Moral of this story...
a) Don't leave components laying around.
b) Watch out when more than one Tech Guy works in the building on different aspects of the Network.
c) Google is a goddamned Godsend!! I love those guys!

The only questions that still linger, for me, are...
1) Why did it take from May to July before these conflicts really started becoming noticeable?
2) How come the guys we pay $90 to $120 an hour couldn't find it immediately once we reported the symptoms?
3) Isn't there some simple test they could have run that would report back all of the components and IP Addresses associated with them -- and wouldn't two units have popped up with the same address?

Thanks everybody. I hope this story helps someone else someday.

Guy Owen
Washington DC
Avatar of GuyOwen

ASKER

A few more things...
1) I did not mean to belittle the answers given in any way. I was giving the best details I had at the time, so the question may have been a little unfair. Both were good responses, but if one had said "You may have two devices on the Network sharing the same IP Address..." -- THAT would have been spot-on.

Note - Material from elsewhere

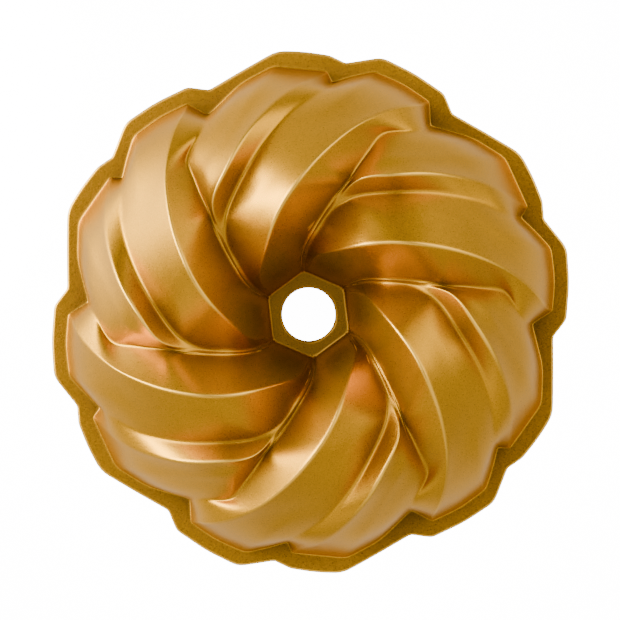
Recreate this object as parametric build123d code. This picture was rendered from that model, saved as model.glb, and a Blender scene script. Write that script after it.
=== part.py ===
from build123d import *
from math import cos, pi, radians, sin
import os

os.makedirs("parts", exist_ok=True)

# ---- driving dimensions (mm, degrees) -------------------------------------------------
UNITS = 6                 # the braid pattern repeats six times round the axis
PITCH = 360 / UNITS
WALL = 2.6                # full wall: coat + casting + lining
COAT = 0.4                # exterior coat, modelled thick so that it is a real solid
LINING = 0.4              # interior lining, modelled thick for the same reason
FLANGE_T = 3.0            # flange thickness
COAT_LOW = 0.8            # height at which the coat stops on the flange edge
EDGE_BEVEL = 0.9          # bevel on the top outer edge of the flange
HOLE_R = 13.2             # hole in the tube's end plate
PLATE_Z = 26.0            # outer face of the tube's end plate
HEX_R = 22.0              # corner radius of the hexagonal end plate
HEX_TURN = 36.4           # angle of the first hexagon corner
LIP = 1.0                 # height at which the lining starts inside the rim
FOOT = FLANGE_T           # height of the row where the dome leaves the flange

# Rails of one unit, from the flange up over the crown and down the tube.
# Each entry is (angle, radius, height); all rails have one entry per row.
BIG_CREST = [
    (0.5, 121.0, FOOT), (2.0, 117.3, 25), (5.0, 113.2, 39.5), (10, 105.2, 54),
    (15, 96.4, 66.5), (20.5, 86.2, 76.5), (27, 75.1, 85), (35, 63.3, 90),
    (44, 52.7, 88.5), (55, 42.3, 81.5), (70, 33.9, 66.5), (84, 28.6, 47.5)]
GROOVE = [
    (24.5, 115.3, FOOT), (25, 113.4, 23), (26, 110.8, 37), (31, 104.1, 46.5),
    (37, 96.5, 55), (45, 85.8, 63.5), (55, 74.2, 68.5), (65.5, 65.3, 66.5)]
SMALL_CREST = [
    (25.8, 120.8, FOOT), (28.5, 117.5, 19), (32.5, 113.2, 35.5), (38, 106.6, 49.5),
    (44, 98.8, 62), (51, 89.9, 72.5), (60, 79.8, 78), (69.6, 71.0, 74)]
VALLEY = [
    (57.3, 110.9, FOOT), (57.4, 109.6, 22), (58.2, 107.2, 35), (61.5, 102.7, 44),
    (67.2, 97.0, 50), (69.2, 86.9, 57.5), (71, 77.1, 63.5), (73.2, 68.2, 66)]
# Past the end of the small band its three rails run together down the valley.
VALLEY_FLOOR = [(75.9, 56.8, 64), (84, 42.4, 57.5), (90, 34.8, 49.5), (94.2, 28.4, 39.5)]
FLOOR_HALF = [2.7, 1.9, 1.6, 1.5]       # half width of the rounded valley floor
ROWS = len(BIG_CREST) + 1
NARROW = 4.0              # strips narrower than this share their neighbours' normals
MITRE_LIMIT = 1.15        # how far an inner corner may be drawn out past the wall

# Foot of the two bands between their rails: (share of the width, angle, radius).
BIG_FOOT = [(0.30, 7.7, 123.3), (0.60, 15.0, 124.6), (0.80, 20.0, 119.6)]
SMALL_FOOT = [(0.40, 38.5, 124.4), (0.68, 47.0, 119.4)]
BULGE_FADE = [1.0, 0.72, 0.42, 0.14]    # how the foot's bulge dies out row by row
# How many rows further out a straight line across the band's surface ends than it starts.
BIG_SLANT = [0, 0.5, 1.2, 1.6, 1.6, 1.6, 1.6, 1.5, 1.4, 1.0, 0.5, 0, 0]
SMALL_SLANT = [0, 0.4, 0.9, 1.4, 1.8, 1.9, 1.5, 0.8, 0, 0, 0, 0, 0]

# Flange outline of one unit: (angle, radius, corner rounding).
FLANGE = [(-5.5, 122.6, 2.5), (-1.6, 128.7, 5.0), (14.2, 132.9, 7.0),
          (22.0, 126.2, 3.0), (25.4, 129.3, 5.0), (37.2, 132.3, 9.0)]
FLANGE_BULGE = [0, 1.3, 0, 0, 0.8, 0.2]  # outward bow of the side after each corner


def polar(angle, radius, height=0.0):
    a = radians(angle)
    return Vector(radius * cos(a), radius * sin(a), height)


def hex_point(offset):
    """Point on the hexagon's outline, offset degrees past the unit's own corner."""
    reach = HEX_R * cos(radians(30)) / cos(radians(30 - abs(offset)))
    return polar(HEX_TURN + PITCH + offset, reach, PLATE_Z)


def shifted(point, angle_mm):
    """Move a valley point sideways, round the axis, by a length in mm."""
    angle, radius, height = point
    return polar(angle + angle_mm / radius * 180 / pi, radius, height)


def along(rail, row):
    """Point of a rail at a fractional row, on a smooth curve through its points."""
    i = min(max(int(row), 0), ROWS - 2)
    t = row - i
    p0, p1, p2, p3 = (rail[min(max(i + k, 0), ROWS - 1)] for k in (-1, 0, 1, 2))
    if i == 0:
        p0 = p1 * 2 - p2
    if i == ROWS - 2:
        p3 = p2 * 2 - p1
    return (p1 * 2 + (p2 - p0) * t + (p0 * 2 - p1 * 5 + p2 * 4 - p3) * t ** 2
            + (p1 * 3 - p0 - p2 * 3 + p3) * t ** 3) * 0.5


def between(rail_a, rail_b, foot, slant):
    """Rail on the surface of slanting straight lines from one rail to the next."""
    share, angle, radius = foot
    rail = []
    for row in range(ROWS):
        start = along(rail_a, row + share * slant[row])
        end = along(rail_b, row - (1 - share) * slant[row])
        rail.append(start * (1 - share) + end * share)
    bulge = polar(angle, radius, FOOT) - rail[0]
    for row, fade in enumerate(BULGE_FADE):
        rail[row] = rail[row] + bulge * fade
    return rail


def unit_rails():
    crest = [polar(*p) for p in BIG_CREST] + [hex_point(-4.0)]
    groove = [polar(*p) for p in GROOVE]
    floor = list(zip(VALLEY_FLOOR, FLOOR_HALF))
    groove += [shifted(p, -half) for p, half in floor] + [hex_point(-2.0)]
    small = [polar(*p) for p in SMALL_CREST]
    small += [polar(*p) - Vector(0, 0, 0.5) for p in VALLEY_FLOOR] + [hex_point(0)]
    valley = [polar(*p) for p in VALLEY]
    valley += [shifted(p, half) for p, half in floor] + [hex_point(2.0)]
    rails = [crest]
    rails += [between(crest, groove, foot, BIG_SLANT) for foot in BIG_FOOT]
    rails += [groove, small]
    rails += [between(small, valley, foot, SMALL_SLANT) for foot in SMALL_FOOT]
    rails += [valley]
    return rails


def full_grid():
    """Rows of points round the whole dome; one column per rail."""
    columns = []
    for unit in range(UNITS):
        for rail in unit_rails():
            columns.append([p.rotate(Axis.Z, unit * PITCH) for p in rail])
    return columns


def flat(vector):
    return Vector(vector.X, vector.Y, 0).normalized()


def neighbour(columns, j, row, step):
    """Nearest rail on one side that is at least NARROW away from rail j."""
    here = columns[j][row]
    k = j
    for _ in range(UNITS):
        k = (k + step) % len(columns)
        if (columns[k][row] - here).length >= NARROW:
            break
    return columns[k][row]


def inward(columns, depth, foot_z):
    """The same grid moved into the metal by depth, along the averaged normals."""
    if depth == 0:
        return columns
    moved = []
    for j, column in enumerate(columns):
        rail = []
        for row, here in enumerate(column):
            along = column[min(row + 1, ROWS - 1)] - column[max(row - 1, 0)]
            before = here - neighbour(columns, j, row, -1)
            after = neighbour(columns, j, row, 1) - here
            normal_a = before.cross(along).normalized()
            normal_b = after.cross(along).normalized()
            if row in (0, ROWS - 1):
                normal_a = flat(normal_a)
                normal_b = flat(normal_b)
            mean = (normal_a + normal_b).normalized()
            stretch = min(1 / mean.dot(normal_a), MITRE_LIMIT)
            point = here - mean * (depth * stretch)
            if row == 0:
                point.Z = foot_z
            if row == ROWS - 1:
                point.Z = PLATE_Z - depth
            rail.append(point)
        moved.append(rail)
    return moved


def row_marks(columns):
    """Shared spline parameters: mean distance from row to row."""
    marks = [0.0]
    for row in range(1, ROWS):
        steps = [(c[row] - c[row - 1]).length for c in columns]
        marks.append(marks[-1] + sum(steps) / len(steps))
    return marks


def dome(depth, foot_z):
    """Everything under the dome surface moved in by depth, as one closed solid."""
    base = full_grid()
    columns = inward(base, depth, foot_z)
    marks = row_marks(base)
    edges = [Edge.make_spline(c, parameters=marks) for c in columns]
    faces = []
    for j, edge in enumerate(edges):
        faces.append(Face.make_surface_from_curves(edge, edges[(j + 1) % len(edges)]))
    for row in (0, ROWS - 1):
        loop = [c[row] for c in columns]
        faces.append(Face(Wire.make_polygon(loop, close=True)))
    return Solid(Shell(faces))


def flange_outline():
    """Scalloped outline of the flange as a flat face at z = 0."""
    corners = []
    for unit in range(UNITS):
        for (angle, radius, rounding), bow in zip(FLANGE, FLANGE_BULGE):
            corners.append((polar(angle + unit * PITCH, radius), rounding, bow))
    edges = []
    for j, (start, rounding, bow) in enumerate(corners):
        end = corners[(j + 1) % len(corners)][0]
        if bow == 0:
            edges.append(Edge.make_line(start, end))
        else:
            middle = (start + end) * 0.5
            middle = middle + middle.normalized() * bow
            edges.append(Edge.make_three_point_arc(start, middle, end))
    face = Face(Wire(edges))
    for point, rounding, bow in corners:
        near = face.vertices().sort_by_distance(point)[0]
        face = face.fillet_2d(rounding, [near])
    return face


def slab(outline, depth, low, high, bevel):
    """Flat plate of the flange outline moved in by depth, bevelled on its top edge."""
    face = outline
    if depth > 0:
        face = Face(outline.outer_wire().offset_2d(-depth))
    plate = extrude(Pos(0, 0, low) * face, high - low, dir=(0, 0, 1))
    if bevel > 0:
        top = plate.faces().sort_by(Axis.Z)[-1]
        plate = chamfer(top.outer_wire().edges(), bevel)
    return plate


def cylinder_through():
    return Pos(0, 0, PLATE_Z / 2) * Cylinder(HOLE_R, 2 * PLATE_Z)


def only(shape):
    """The single solid of a boolean result."""
    solids = shape.solids()
    assert len(solids) == 1, len(solids)
    return solids[0]


outline = flange_outline()
core_bevel = EDGE_BEVEL - COAT * (2 - 2 ** 0.5)
core_top = FLANGE_T - COAT
full_body = slab(outline, 0, 0, FLANGE_T, EDGE_BEVEL) + dome(0, FLANGE_T)
core_body = slab(outline, 0, 0, COAT_LOW, 0)
core_body += slab(outline, COAT, COAT_LOW, core_top, core_bevel)
core_body += dome(COAT, core_top)
above_lip = Pos(0, 0, LIP + 100) * Box(400, 400, 200)
lining_space = dome(WALL - LINING, 0) & above_lip
cavity = dome(WALL, 0)
hole = cylinder_through()

casting = only(core_body - cavity - lining_space - hole)
coat = only(full_body - core_body - (Pos(0, 0, COAT_LOW / 2) * Box(400, 400, COAT_LOW)) - hole)
lining = only(lining_space - cavity - hole)

NODES = {
    "pan_casting": casting,
    "gold_exterior_coat": coat,
    "nonstick_interior_lining": lining,
}
for name, solid in NODES.items():
    export_step(solid, f"parts/{name}.step")
    print(name, solid.is_valid, round(solid.volume / 1000, 2), "cm3")
print("cake cavity below the rim plane", round(cavity.volume / 1e6, 3), "litres")
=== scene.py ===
from math import cos, pi, radians, sin

import bpy
import numpy as np
from mathutils import Matrix, Vector

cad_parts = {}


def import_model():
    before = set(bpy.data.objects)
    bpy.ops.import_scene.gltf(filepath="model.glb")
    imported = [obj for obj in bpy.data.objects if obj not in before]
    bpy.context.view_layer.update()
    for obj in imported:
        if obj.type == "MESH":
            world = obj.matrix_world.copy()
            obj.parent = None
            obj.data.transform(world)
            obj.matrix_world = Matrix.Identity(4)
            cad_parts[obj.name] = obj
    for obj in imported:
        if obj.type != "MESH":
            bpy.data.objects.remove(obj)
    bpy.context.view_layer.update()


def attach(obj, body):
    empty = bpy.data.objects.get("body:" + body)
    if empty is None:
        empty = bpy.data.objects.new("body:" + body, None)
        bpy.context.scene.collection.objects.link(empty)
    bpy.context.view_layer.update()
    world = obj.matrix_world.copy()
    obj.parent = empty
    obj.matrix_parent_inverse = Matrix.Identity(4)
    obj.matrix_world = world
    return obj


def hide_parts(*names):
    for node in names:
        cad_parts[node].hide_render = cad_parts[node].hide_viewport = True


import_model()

MM = 0.001

# ---- the pan's driving dimensions: mm and degrees, the same as the CAD model's ----------
UNITS = 6
PITCH = 360 / UNITS
WALL = 2.6
COAT = 0.4
LINING = 0.4
FLANGE_T = 3.0
COAT_LOW = 0.8            # height where the coat starts on the flange's edge
LIP = 1.0                 # height where the lining starts at the inner lip
HOLE_R = 13.2
PLATE_Z = 26.0
HEX_R = 22.0
HEX_TURN = 36.4

# Rails of one unit from the flange over the crown and down the tube: angle, radius, height.
BIG_CREST = [
    (0.5, 121.0, 3), (2.0, 117.3, 25), (5.0, 113.2, 39.5), (10, 105.2, 54),
    (15, 96.4, 66.5), (20.5, 86.2, 76.5), (27, 75.1, 85), (35, 63.3, 90),
    (44, 52.7, 88.5), (55, 42.3, 81.5), (70, 33.9, 66.5), (84, 28.6, 47.5)]
GROOVE = [
    (24.5, 115.3, 3), (25, 113.4, 23), (26, 110.8, 37), (31, 104.1, 46.5),
    (37, 96.5, 55), (45, 85.8, 63.5), (55, 74.2, 68.5), (65.5, 65.3, 66.5)]
SMALL_CREST = [
    (25.8, 120.8, 3), (28.5, 117.5, 19), (32.5, 113.2, 35.5), (38, 106.6, 49.5),
    (44, 98.8, 62), (51, 89.9, 72.5), (60, 79.8, 78), (69.6, 71.0, 74)]
VALLEY = [
    (57.3, 110.9, 3), (57.4, 109.6, 22), (58.2, 107.2, 35), (61.5, 102.7, 44),
    (67.2, 97.0, 50), (69.2, 86.9, 57.5), (71, 77.1, 63.5), (73.2, 68.2, 66)]
# Where groove, small crest and valley have met: one flat floor with its half widths.
VALLEY_FLOOR = [(75.9, 56.8, 64), (84, 42.4, 57.5), (90, 34.8, 49.5), (94.2, 28.4, 39.5)]
FLOOR_HALF = [2.7, 1.9, 1.6, 1.5]
SMALL_CREST_DIP = 0.5     # how far the small crest lies below that floor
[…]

2) In my explanation of our attempts to resolve this, you will notice I said we turned off the printers involved. THAT was very near the solution to the problem, but the one thing that would have immediately given us a clue was if we had thought to DISCONNECT that Router. We turned off the printers, true, but the Router was still connected and turned ON. And, apparently, that's why we saw no real change simply because we turned off the printers.

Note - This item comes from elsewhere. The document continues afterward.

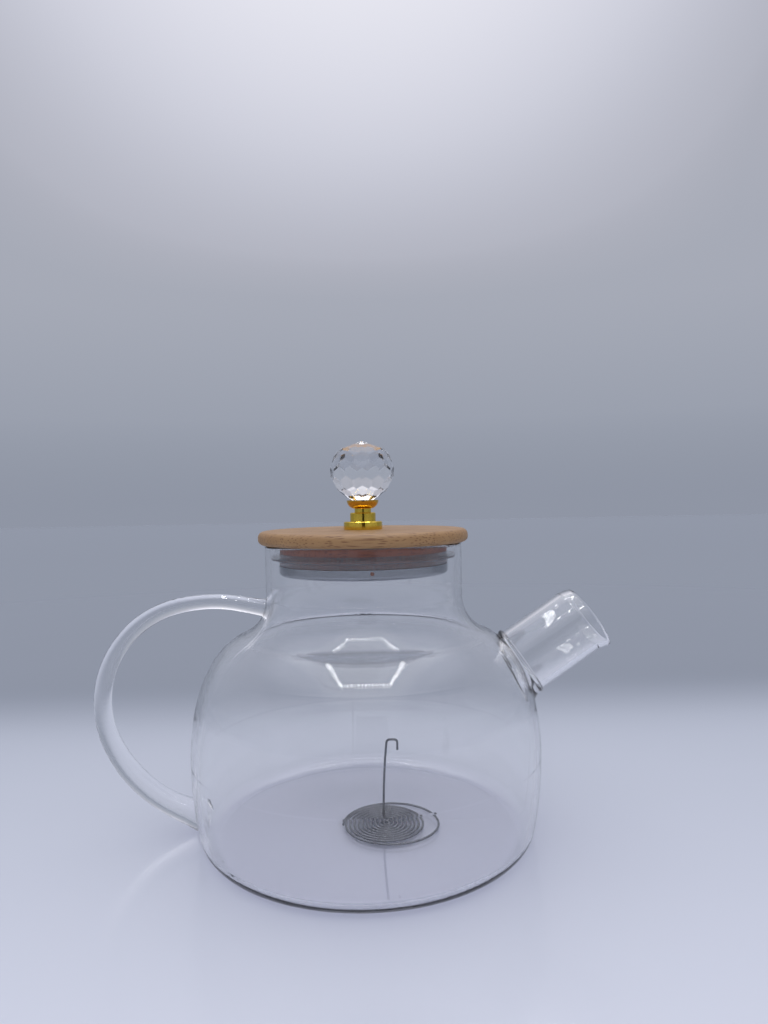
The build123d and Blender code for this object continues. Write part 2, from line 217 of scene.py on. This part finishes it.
def tent():
    """The world is the light: a tent with grey walls that pale upwards and a bright roof."""
    world = bpy.data.worlds.new("tent")
    bpy.context.scene.world = world
    world.use_nodes = True
    tree = world.node_tree
    tree.nodes.clear()
    out = add(tree, "ShaderNodeOutputWorld", {})
    place = add(tree, "ShaderNodeTexCoord", {})
    axes = add(tree, "ShaderNodeSeparateXYZ", {}, {"Vector": (place, "Generated")})
    # The side walls are darker than the back wall, and more so the higher they go.
    aside = add(tree, "ShaderNodeMath", {"operation": "MULTIPLY"}, {0: (axes, "X"), 1: (axes, "X")})
    aside = add(tree, "ShaderNodeMath", {"operation": "MINIMUM", 1: 0.2}, {0: (aside, 0)})
    high = add(tree, "ShaderNodeMapRange", {"From Min": 0.25, "From Max": 1.0, "To Max": 2.7},
               {"Value": (axes, "Z")})
    fall = add(tree, "ShaderNodeMath", {"operation": "MULTIPLY"}, {0: (aside, 0), 1: (high, 0)})
    level = add(tree, "ShaderNodeMath", {"operation": "SUBTRACT"}, {0: (axes, "Z"), 1: (fall, 0)})
    walls = add(tree, "ShaderNodeValToRGB", {}, {"Fac": (level, 0)})
    shade(walls.color_ramp, ((0.0, "#8F95A4"), (0.05, "#9298A6"), (0.11, "#999FAD"), (0.27, "#A8ACB8"),
                             (0.319, "#AEB0BC"), (0.438, "#CDCFDC"), (0.574, "#E7E7F1"), (1.0, "#F4F4FA")))
    roof = add(tree, "ShaderNodeMapRange",
               {"interpolation_type": "SMOOTHSTEP", "From Min": 0.6, "From Max": 0.85,
                "To Min": 1.0, "To Max": 1.9},
               {"Value": (axes, "Z")})
    light = add(tree, "ShaderNodeBackground", {}, {"Color": (walls, "Color"), "Strength": (roof, "Result")})
    tree.links.new(light.outputs["Background"], out.inputs["Surface"])


def hide(shown, *rays):
    """Stages a studio piece that the given kinds of ray pass by."""
    for ray in rays:
        setattr(shown, "visible_" + ray, False)


def lamp_bead_ring():
    """A ring of lamp beads in the roof that only reflections show: rows along X, sides along Y."""
    glow, tree, out = finish_of("lamp_beads")
    shine = add(tree, "ShaderNodeEmission", {"Color": linear("#FFFFFF"), "Strength": BEAD_STRENGTH})
    tree.links.new(shine.outputs["Emission"], out.inputs["Surface"])
    beads = []
    for bead in range(BEADS_PER_ROW):
        for side in (-1, 1):
            beads.append((-LAMP_RING_HALF_WIDTH + ROW_PITCH * bead,
                          LAMP_RING_MIDDLE_Y + LAMP_RING_HALF_DEPTH * side, ROW_BEAD))
    for bead in range(BEADS_PER_SIDE):
        for side in (-1, 1):
            beads.append((LAMP_RING_HALF_WIDTH * side, SIDE_START_Y + SIDE_PITCH * bead, SIDE_BEAD))
    bpy.ops.object.select_all(action="DESELECT")
    made = []
    for x, y, size in beads:
        bpy.ops.mesh.primitive_plane_add(size=1, location=(x, y, LAMP_HEIGHT), rotation=(math.pi, 0, 0))
        bpy.context.object.scale = (*size, 1)
        made.append(bpy.context.object)
    for bead in made:
        bead.select_set(True)
    bpy.ops.object.join()
    lamps = bpy.context.object
    lamps.name = "lamp_bead_ring"
    lamps.data.materials.append(glow)
    hide(lamps, "camera", "diffuse", "shadow")


def black_card():
    """A matt card in front of the pot, which gives the gold its dark stripe."""
    matt, tree, out = finish_of("black_card")
    paper = add(tree, "ShaderNodeBsdfPrincipled", {"Base Color": linear("#15161A"), "Roughness": 0.8})
    tree.links.new(paper.outputs["BSDF"], out.inputs["Surface"])
    bpy.ops.mesh.primitive_plane_add(size=1, location=CARD_PLACE, rotation=(math.pi / 2, 0, 0))
    card = bpy.context.object
    card.name = "black_card"
    card.scale = (*CARD_SIZE, 1)
    card.data.materials.append(matt)
    hide(card, "camera", "diffuse", "shadow", "transmission")


def camera():
    """Aims the camera at the pot along +Y and makes it the one that takes the picture."""
    lens = bpy.data.cameras.new("view")
    lens.lens, lens.sensor_width, lens.clip_start = LENS_MM, SENSOR_MM, NEAREST_SEEN
    view = bpy.data.objects.new("view", lens)
    view.matrix_world = (Matrix.Translation(CAMERA_PLACE) @ Matrix.Rotation(-CAMERA_YAW, 4, "Z")
                         @ Matrix.Rotation(math.pi / 2 + CAMERA_PITCH, 4, "X")
                         @ Matrix.Rotation(CAMERA_ROLL, 4, "Z"))
    bpy.context.scene.collection.objects.link(view)
    bpy.context.scene.camera = view


table()
tent()
lamp_bead_ring()
black_card()
camera()
scene = bpy.context.scene
scene.view_settings.view_transform = "Standard"
scene.cycles.max_bounces = scene.cycles.transmission_bounces = GLASS_BOUNCES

3) The more I think about this, it is such a simplistic issue that it really boggles the mind that so much time and effort passed before we isolated the problem. In fact, if I had not taken a final stance and called XO Communications on my own to ask them to please reflash their DSL Modem, I doubt it would ever have been discovered. It may not be completely fair to my Tech Guy because it was another installer who grabbed the problematic Router, but it frustrates me that a simple Network Report of some kind could not have discovered this -- or, more to the point, that he did not resolve it that way.

4) All of the fears that jumped to the forefront prove, once again, that my theory may be true: Most every "problem" with computers is User Error. It was NOT, after all, an outside attack, not a virus, not a bad NIC, not a problem with Server 2003, etc. It was simply a dumb decision.

Guy
Thanks for the update, Guy!
Glad you finally found it. That was a bugger to track down.
Avatar of GuyOwen

ASKER

Yes, I agree. The one saving moment was when I decided to have the ISP reflash their modem. The reflashing did nothing toward solving the issue, but the mere act of doing it made our outside Tech Guy notice a problem when they couldn't add it back into the Network since therer was an IP Address conflict. The other small Router did not give any notice of any kind. But it sure made sense once we found out the problem. The only reason I asked them to reflash the Modem was because XO suddenly decided they were going to charge us $300 to replace the existing one. I almost agreed to pay it (don't ask me why).